The prime minister also ignored requests to shrink the size of the cabinet, which now contains 34 ministers. Nour and other parties had suggested cutting it in half, and urged Beblawi to merge ministries like electricity and petroleum into a single energy ministry. “There is a lot of overlap between some of the portfolios,” Sabry said.
Last minute decision-making also highlighted the ongoing spats within the uncomfortable coalition that toppled Morsi. The head of Cairo’s opera house, Ines Abdel Daymen, told local channel ONTV that she was on her way to be sworn in when she got the call saying she was out because of criticism from Nour.

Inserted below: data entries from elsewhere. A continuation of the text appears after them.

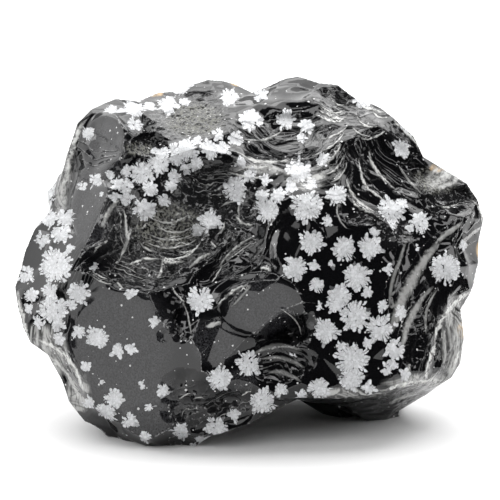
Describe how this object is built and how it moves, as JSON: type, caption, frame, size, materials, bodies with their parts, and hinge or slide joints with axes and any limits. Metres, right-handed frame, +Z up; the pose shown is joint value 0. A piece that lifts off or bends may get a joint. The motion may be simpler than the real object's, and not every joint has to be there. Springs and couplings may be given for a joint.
{
  "type": "obsidian chunk",
  "caption": "Rough fist-sized chunk of snowflake obsidian with shell-shaped hollows, rippled breaks and sharp ledges; stands free on flat feet.",
  "frame": {"origin": "middle of the bounding box in plan, at the level of the flats it stands on", "axes": "+X to the right as the broken front is looked at, which is the longest way across; +Y from the front to the back; +Z up"},
  "size_m": [0.0996, 0.066, 0.0699],
  "materials": {
    "obsidian": "glassy black with pale grey snowflake spots, dull on the chipped ground"
  },
  "bodies": {
    "root": {"obsidian_chunk": "obsidian"}
  },
  "joints": []
}
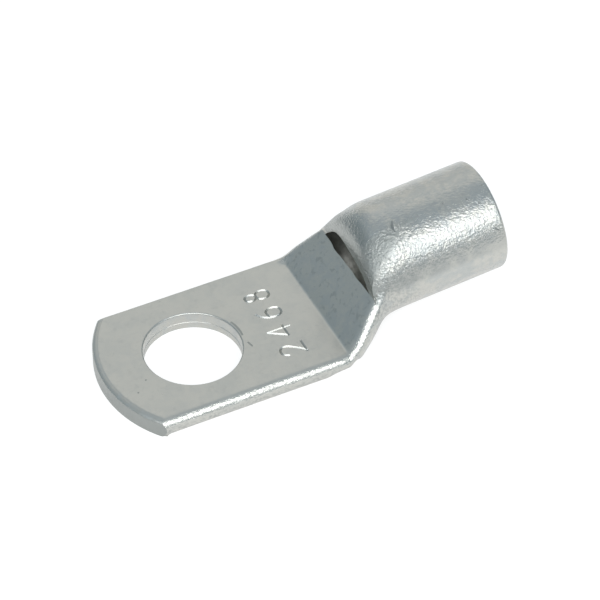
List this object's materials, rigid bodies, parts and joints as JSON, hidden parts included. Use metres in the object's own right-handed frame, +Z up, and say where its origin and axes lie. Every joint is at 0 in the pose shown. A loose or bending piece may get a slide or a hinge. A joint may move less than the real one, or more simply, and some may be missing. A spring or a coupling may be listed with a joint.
{
  "type": "cable lug",
  "caption": "Tin-plated copper tube lug: a flat palm with a stud hole, a pressed ramp with a sight opening, and a round barrel for the conductor.",
  "frame": {"origin": "centre of the stud hole on the palm's underside", "axes": "+X from the stud hole to the barrel's mouth, +Y across the palm, +Z up through the stud hole"},
  "size_m": [0.0451, 0.0176, 0.0135],
  "materials": {
    "tinned_copper": "satin tin plate"
  },
  "bodies": {
    "root": {"cable_lug": "tinned_copper"}
  },
  "joints": []
}
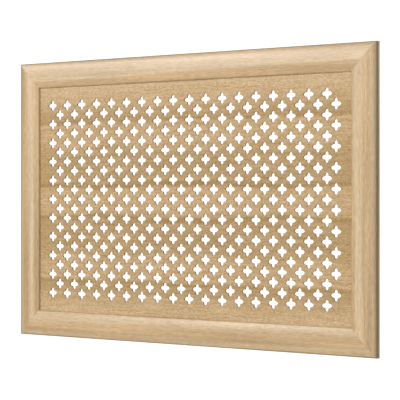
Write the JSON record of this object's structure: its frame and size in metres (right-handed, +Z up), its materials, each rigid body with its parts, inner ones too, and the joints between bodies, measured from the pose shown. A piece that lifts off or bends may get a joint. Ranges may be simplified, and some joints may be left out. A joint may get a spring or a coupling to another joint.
{
  "type": "radiator screen",
  "caption": "Flat rectangular radiator screen: a mitred frame of rounded mouldings round a thin board pierced all over with staggered four-lobed holes.",
  "frame": {"origin": "middle of the top rail's back face, where the screen is held", "axes": "+X to the right of a person facing the screen, +Y out of its back towards the wall, so its front faces -Y, and +Z up"},
  "size_m": [0.9, 0.015, 0.6],
  "materials": {
    "frame_oak": "light oak foil on a moulding, satin, grain along each length",
    "sheet_oak": "oak foil on hardboard, satin, grain across the width, bare brown board inside the holes"
  },
  "bodies": {
    "root": {"top_rail": "frame_oak", "bottom_rail": "frame_oak", "left_stile": "frame_oak", "right_stile": "frame_oak", "pierced_sheet": "sheet_oak"}
  },
  "joints": []
}
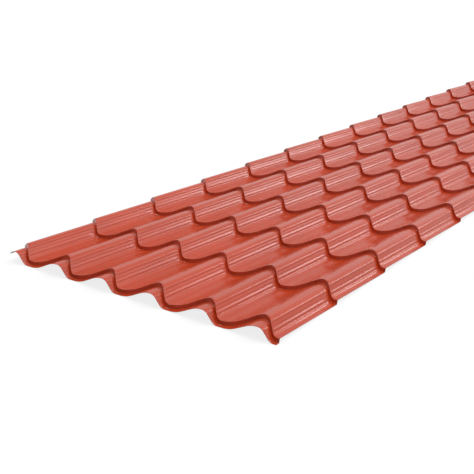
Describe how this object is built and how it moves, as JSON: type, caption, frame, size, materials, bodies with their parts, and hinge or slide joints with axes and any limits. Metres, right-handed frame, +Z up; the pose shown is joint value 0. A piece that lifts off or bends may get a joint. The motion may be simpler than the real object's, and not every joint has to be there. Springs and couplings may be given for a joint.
{
  "type": "tile effect metal roofing sheet",
  "caption": "Long coated steel roofing sheet, rolled into waves and pressed into scalloped steps so that it looks like courses of clay pantiles.",
  "frame": {"origin": "middle of the sheet's width and length, on the level floor that its lowest pans rest on", "axes": "+Y along the sheet's length, up the roof slope; +X across the waves, from the lip edge to the flank edge; +Z up, out of the weather face"},
  "size_m": [1.0914, 4.9, 0.052],
  "materials": {
    "terracotta_coating": "satin"
  },
  "bodies": {
    "root": {"roofing_sheet": "terracotta_coating"}
  },
  "joints": []
}
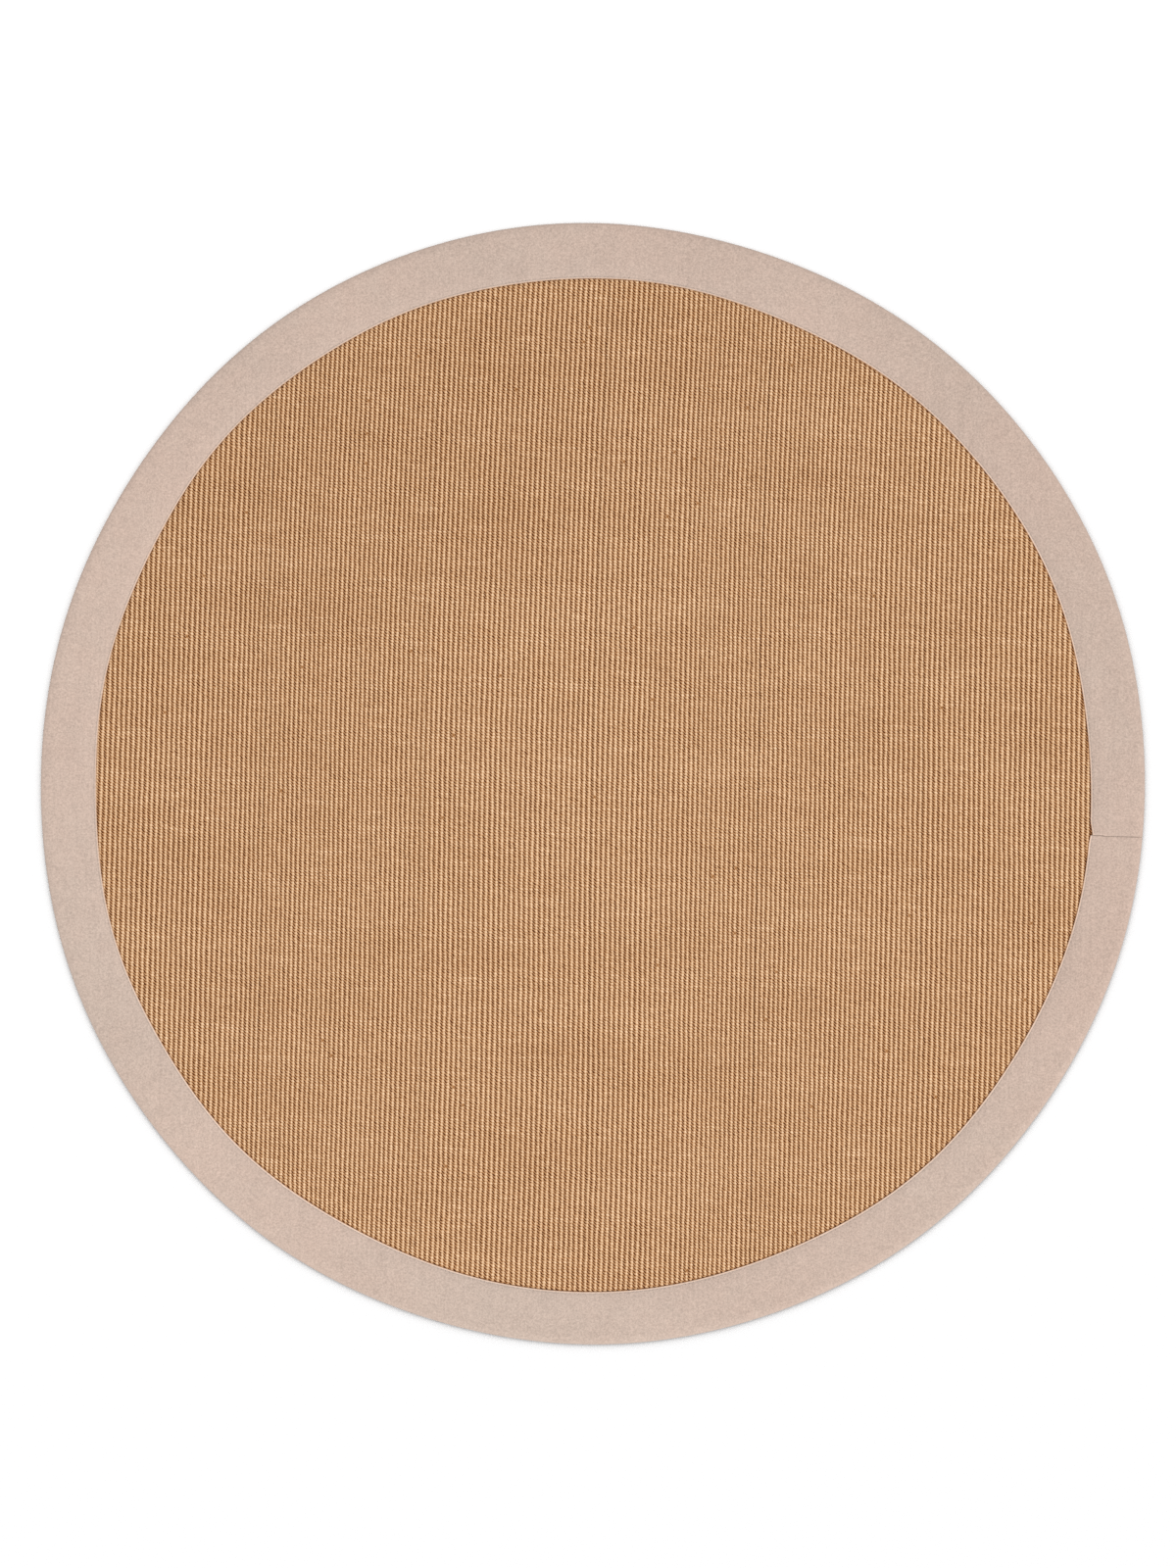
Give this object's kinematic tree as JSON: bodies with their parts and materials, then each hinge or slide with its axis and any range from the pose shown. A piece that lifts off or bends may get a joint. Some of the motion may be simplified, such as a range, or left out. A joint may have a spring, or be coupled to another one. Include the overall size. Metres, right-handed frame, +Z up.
{
  "type": "sisal rug",
  "caption": "Round flat sisal rug with fine ribs, bound all round with a wide plain cotton tape.",
  "frame": {"origin": "middle of the rug's outline, on the floor that it lies on", "axes": "+Z up out of the floor, +Y along the ribs and the slightly longer diameter, towards the top of the picture; the tape's join is near +X"},
  "size_m": [1.4826, 1.506, 0.0076],
  "materials": {
    "sisal": "ribbed loop weave of coarse matt sisal yarn, warm tan with pale loops and brown grooves",
    "cotton": "fine matt cotton twill tape, pinkish beige"
  },
  "bodies": {
    "root": {"sisal_mat": "sisal", "border_tape": "cotton"}
  },
  "joints": []
}
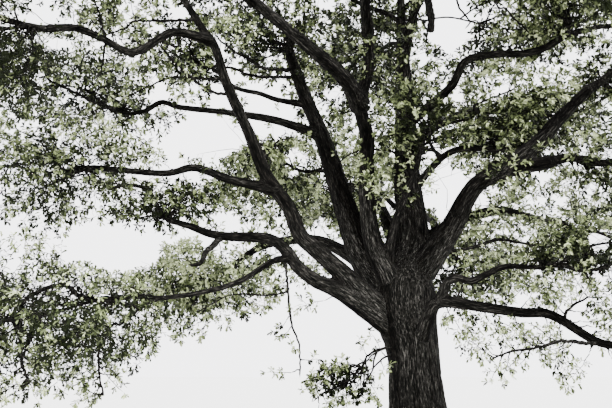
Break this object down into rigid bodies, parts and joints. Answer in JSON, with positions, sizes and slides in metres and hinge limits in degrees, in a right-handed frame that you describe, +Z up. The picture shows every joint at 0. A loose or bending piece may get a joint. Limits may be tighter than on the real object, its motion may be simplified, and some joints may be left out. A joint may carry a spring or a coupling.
{
  "type": "oak tree",
  "caption": "Old open-grown oak in full leaf: a short flared trunk, great limbs that leave it low down and bend as they rise, and a broad domed crown of foliage masses.",
  "frame": {"origin": "middle of the flat cut under the trunk, at ground level", "axes": "+Z up; +X to the right and +Y away from the side from which the trunk, the low limbs and the fork are seen"},
  "size_m": [18.2155, 16.4184, 15.1223],
  "materials": {
    "bark": "rough, deeply furrowed bark",
    "foliage": "matt leaves on fine twigs"
  },
  "bodies": {
    "root": {"trunk": "bark", "back_left_limb": "bark", "back_limb": "bark", "back_right_limb": "bark", "drooping_left_limb": "bark", "front_left_limb": "bark", "front_limb": "bark", "front_right_limb": "bark", "great_left_limb": "bark", "high_back_right_limb": "bark", "high_right_limb": "bark", "inner_left_limb": "bark", "inner_right_limb": "bark", "left_limb": "bark", "left_stem": "bark", "left_stem_branch": "bark", "long_left_limb": "bark", "low_left_limb": "bark", "low_right_fork": "bark", "low_right_limb": "bark", "middle_stem": "bark", "near_left_limb": "bark", "right_back_limb": "bark", "right_limb": "bark", "rising_right_limb": "bark", "slender_stem": "bark", "upper_left_limb": "bark", "back_left_limb_foliage": "foliage", "back_limb_foliage": "foliage", "back_right_limb_foliage": "foliage", "drooping_left_limb_foliage": "foliage", "front_left_limb_foliage": "foliage", "front_limb_foliage": "foliage", "front_right_limb_foliage": "foliage", "great_left_limb_foliage": "foliage", "high_back_left_foliage": "foliage", "high_back_right_limb_foliage": "foliage", "high_right_limb_foliage": "foliage", "inner_left_limb_foliage": "foliage", "inner_right_limb_foliage": "foliage", "left_limb_foliage": "foliage", "left_stem_branch_foliage": "foliage", "left_stem_foliage": "foliage", "long_left_limb_foliage": "foliage", "low_left_limb_foliage": "foliage", "low_right_fork_foliage": "foliage", "low_right_limb_foliage": "foliage", "low_shoot_foliage": "foliage", "middle_stem_foliage": "foliage", "near_left_limb_foliage": "foliage", "right_back_limb_foliage": "foliage", "right_limb_foliage": "foliage", "rising_right_limb_foliage": "foliage", "slender_stem_foliage": "foliage", "top_foliage": "foliage", "upper_back_foliage": "foliage", "upper_front_foliage": "foliage", "upper_left_foliage": "foliage", "upper_left_limb_foliage": "foliage", "upper_right_foliage": "foliage"}
  },
  "joints": []
}
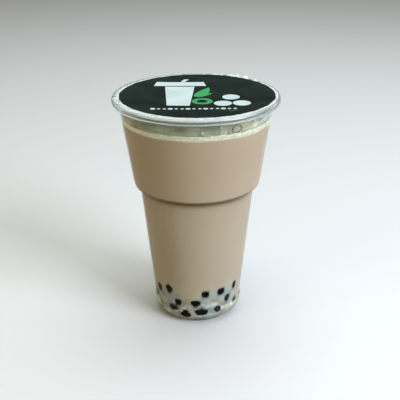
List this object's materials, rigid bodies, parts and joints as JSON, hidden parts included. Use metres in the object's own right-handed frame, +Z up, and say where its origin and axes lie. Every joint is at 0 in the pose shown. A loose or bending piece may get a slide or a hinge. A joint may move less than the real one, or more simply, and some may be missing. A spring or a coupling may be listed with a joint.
{
  "type": "bubble tea",
  "caption": "Milk tea with tapioca pearls in a clear tapered cup with a shoulder and a rolled rim, shut by a printed sealing film.",
  "frame": {"origin": "centre of the resting plane of the cup's foot, on the cup's axis", "axes": "+Z up along the cup's axis; +X to the right and -Y towards the side that the picture shows"},
  "size_m": [0.095, 0.095, 0.1381],
  "materials": {
    "clear_plastic": "clear thermoformed polypropylene, slightly hazy, glossy",
    "milk_tea": "opaque milky tea, smooth",
    "milk_froth": "pale froth of small bubbles",
    "printed_film": "thin glossy sealing film, printed black with white and green shapes, clear at its edge",
    "tapioca": "glossy near-black tapioca pearls"
  },
  "bodies": {
    "root": {"cup": "clear_plastic", "tea": "milk_tea", "froth": "milk_froth", "film": "printed_film"}
  },
  "joints": []
}
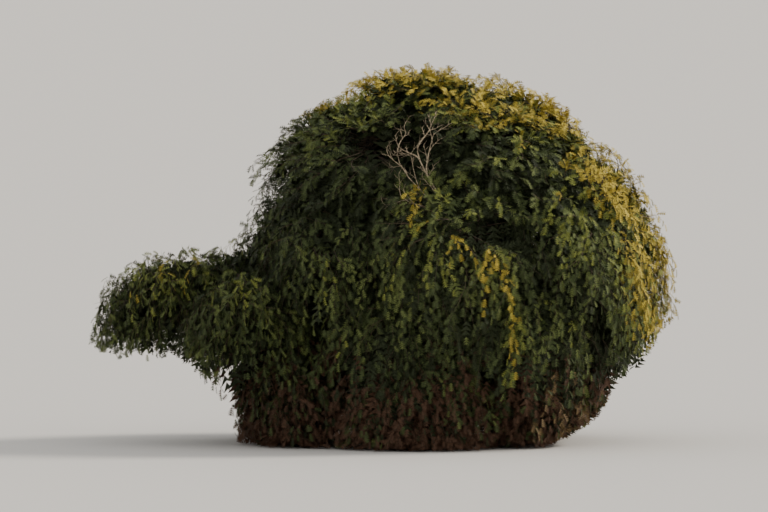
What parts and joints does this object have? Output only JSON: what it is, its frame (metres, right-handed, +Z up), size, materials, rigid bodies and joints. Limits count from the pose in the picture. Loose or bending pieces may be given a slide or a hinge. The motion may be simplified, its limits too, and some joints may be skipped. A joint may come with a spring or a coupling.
{
  "type": "acacia tree",
  "caption": "Low-branched domed tree: a short trunk, spreading boughs and a shell of drooping leafy masses, with a low lobe to one side.",
  "frame": {"origin": "centre of the flat cut under the trunk, at ground level", "axes": "+Z up along the trunk, +X towards the crown's right as the picture shows it, away from the low lobe, -Y towards the viewer"},
  "size_m": [9.1859, 6.783, 5.9783],
  "materials": {
    "bark": "rough grey-brown bark with fine upright cracks",
    "foliage": "dull olive-green feathery leaves, golden at the crown's top and right"
  },
  "bodies": {
    "root": {"trunk": "bark", "bough_top_1": "bark", "bough_upper_1": "bark", "bough_upper_2": "bark", "bough_upper_3": "bark", "bough_upper_4": "bark", "bough_upper_5": "bark", "bough_shoulder_1": "bark", "bough_shoulder_2": "bark", "bough_shoulder_3": "bark", "bough_shoulder_4": "bark", "bough_shoulder_5": "bark", "bough_shoulder_6": "bark", "bough_shoulder_7": "bark", "bough_side_1": "bark", "bough_side_2": "bark", "bough_side_3": "bark", "bough_side_4": "bark", "bough_side_5": "bark", "bough_side_6": "bark", "bough_side_7": "bark", "bough_low_1": "bark", "bough_low_2": "bark", "bough_low_3": "bark", "bough_low_4": "bark", "bough_low_5": "bark", "bough_low_6": "bark", "bough_left_1": "bark", "bough_left_2": "bark", "bough_left_3": "bark", "foliage_top_1": "foliage", "foliage_upper_1": "foliage", "foliage_upper_2": "foliage", "foliage_upper_3": "foliage", "foliage_upper_4": "foliage", "foliage_upper_5": "foliage", "foliage_shoulder_1": "foliage", "foliage_shoulder_2": "foliage", "foliage_shoulder_3": "foliage", "foliage_shoulder_4": "foliage", "foliage_shoulder_5": "foliage", "foliage_shoulder_6": "foliage", "foliage_shoulder_7": "foliage", "foliage_side_1": "foliage", "foliage_side_2": "foliage", "foliage_side_3": "foliage", "foliage_side_4": "foliage", "foliage_side_5": "foliage", "foliage_side_6": "foliage", "foliage_side_7": "foliage", "foliage_low_1": "foliage", "foliage_low_2": "foliage", "foliage_low_3": "foliage", "foliage_low_4": "foliage", "foliage_low_5": "foliage", "foliage_low_6": "foliage", "foliage_left_1": "foliage", "foliage_left_2": "foliage", "foliage_left_3": "foliage"}
  },
  "joints": []
}
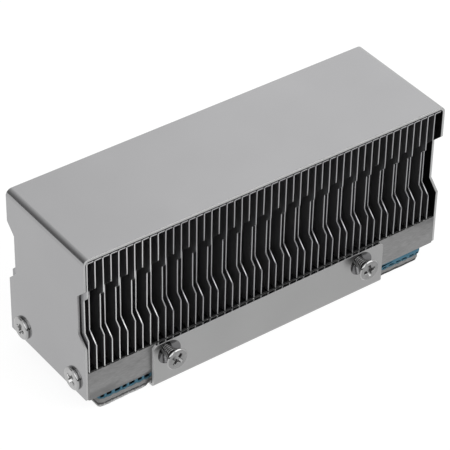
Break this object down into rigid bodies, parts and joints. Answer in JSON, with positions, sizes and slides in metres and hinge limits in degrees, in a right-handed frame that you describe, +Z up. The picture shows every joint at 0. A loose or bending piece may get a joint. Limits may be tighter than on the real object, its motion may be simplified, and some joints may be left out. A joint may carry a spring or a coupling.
{
  "type": "ssd heat sink",
  "caption": "Finned heat sink for an M.2 drive: folded cover with end plates over a fin stack on a milled bar, and a screw-on clamp tray with soft pads under it.",
  "frame": {"origin": "middle of the clamp tray's underside, midway between the end plates", "axes": "+X along the drive, from the end with the shallow-notched fin to the other; +Y from the front flange to the back flange; +Z up, out of the cover's top"},
  "size_m": [0.0754, 0.0292, 0.0325],
  "materials": {
    "satin_cover": "satin plated sheet",
    "milled_bar": "fine milled",
    "satin_tray": "satin blasted sheet",
    "fin_sheet": "plated sheet with bright sheared edges",
    "blue_pad": "matte silicone",
    "blue_film": "embossed film",
    "grey_pad": "matte silicone",
    "steel_screws": "turned steel",
    "plated_screws": "bright nickel plate"
  },
  "bodies": {
    "root": {"cover": "satin_cover", "base_block": "milled_bar", "clamp_tray": "satin_tray", "upper_pad": "blue_pad", "release_film": "blue_film", "lower_pad": "grey_pad", "clamp_screws": "steel_screws", "end_screws": "plated_screws", "fin_01": "fin_sheet", "fin_02": "fin_sheet", "fin_03": "fin_sheet", "fin_04": "fin_sheet", "fin_05": "fin_sheet", "fin_06": "fin_sheet", "fin_07": "fin_sheet", "fin_08": "fin_sheet", "fin_09": "fin_sheet", "fin_10": "fin_sheet", "fin_11": "fin_sheet", "fin_12": "fin_sheet", "fin_13": "fin_sheet", "fin_14": "fin_sheet", "fin_15": "fin_sheet", "fin_16": "fin_sheet", "fin_17": "fin_sheet", "fin_18": "fin_sheet", "fin_19": "fin_sheet", "fin_20": "fin_sheet", "fin_21": "fin_sheet", "fin_22": "fin_sheet", "fin_23": "fin_sheet", "fin_24": "fin_sheet", "fin_25": "fin_sheet", "fin_26": "fin_sheet", "fin_27": "fin_sheet", "fin_28": "fin_sheet", "fin_29": "fin_sheet", "fin_30": "fin_sheet", "fin_31": "fin_sheet", "fin_32": "fin_sheet", "fin_33": "fin_sheet", "fin_34": "fin_sheet", "fin_35": "fin_sheet", "fin_36": "fin_sheet", "fin_37": "fin_sheet", "fin_38": "fin_sheet", "fin_39": "fin_sheet", "fin_40": "fin_sheet", "fin_41": "fin_sheet", "fin_42": "fin_sheet", "fin_43": "fin_sheet", "fin_44": "fin_sheet", "fin_45": "fin_sheet", "fin_46": "fin_sheet", "fin_47": "fin_sheet", "fin_48": "fin_sheet"}
  },
  "joints": []
}
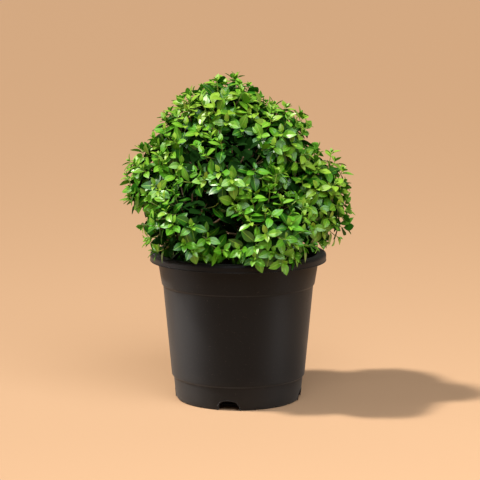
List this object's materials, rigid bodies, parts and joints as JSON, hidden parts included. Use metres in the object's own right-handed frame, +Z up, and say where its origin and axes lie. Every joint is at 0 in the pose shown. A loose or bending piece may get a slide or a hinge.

Meanwhile the army are orchestrating events and writing the timeline: Despite promises to the contrary, Egypt’s political factions were not consulted over the writing of the constitutional declaration, which laid out a schedule for elections and defined the powers of the government during the transitional period.
With investigations under way into military involvement in last Monday’s massacre and the police back to tear-gassing protesters on Cairo’s streets, there are few guarantees transitional justice will be served and change realised. “It’s like you put a gun to someone’s head and asked for reconciliation,” Darrag said.
After two-and-a-half years and several disastrous transitional periods, much is resting on this new government. Several cabinet ministers declined interview requests, saying it was too early to comment on their work. The cabinet’s backers, for their part, have promised everything from economic growth to a more transparent and inclusive political process, setting high expectations for the next six months.
“I think the situation will be better,” said Aboul Ghar. “This cabinet will do in a very short time things that all cabinets since Mubarak’s time failed to do.”